Extending images of mathematical modelling beyond research to pedagogy


  • Collin G. Phillips University of Sydney


Modelling real world physical or natural systems with mathematics is one of the cornerstones of scientific endeavour. The process of modelling real world systems with mathematics has been represented as images of modelling by many authors. We review a small selection of past images of modelling. These past images of mathematical modelling have represented some systems in the modelling process, such as the real world system and the mathematical system. However, to extend the image from research modelling to pedagogical mathematical modelling we introduce new systems. Past images also represent the transition from one system to the next as interactions. These interactions include mathematisation and solving the mathematical problem.
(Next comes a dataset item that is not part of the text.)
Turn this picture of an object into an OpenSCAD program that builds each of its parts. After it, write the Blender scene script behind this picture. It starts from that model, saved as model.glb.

However, again to extend the image to pedagogical modelling we introduce new interactions. Many past images concentrate on the forward interaction of research modelling from problem to mathematics to solution but important ‘reverse’ interactions are ignored. These reverse interactions are critical in pre-designing appropriate level questions, problems and courses. These reverse interactions are also used to reverse engineer problems so that students can readily ‘solve real world’ problems with appropriate level mathematics, using recently learned mathematical techniques. A new image of mathematical modelling is presented that incorporates the new systems and interactions. This new image is used to represent realisations of learning, teaching and research mathematical modelling. The new image is also used to identify differences between these different realisations and to discuss the processes of moving between learning, teaching and research mathematical modelling.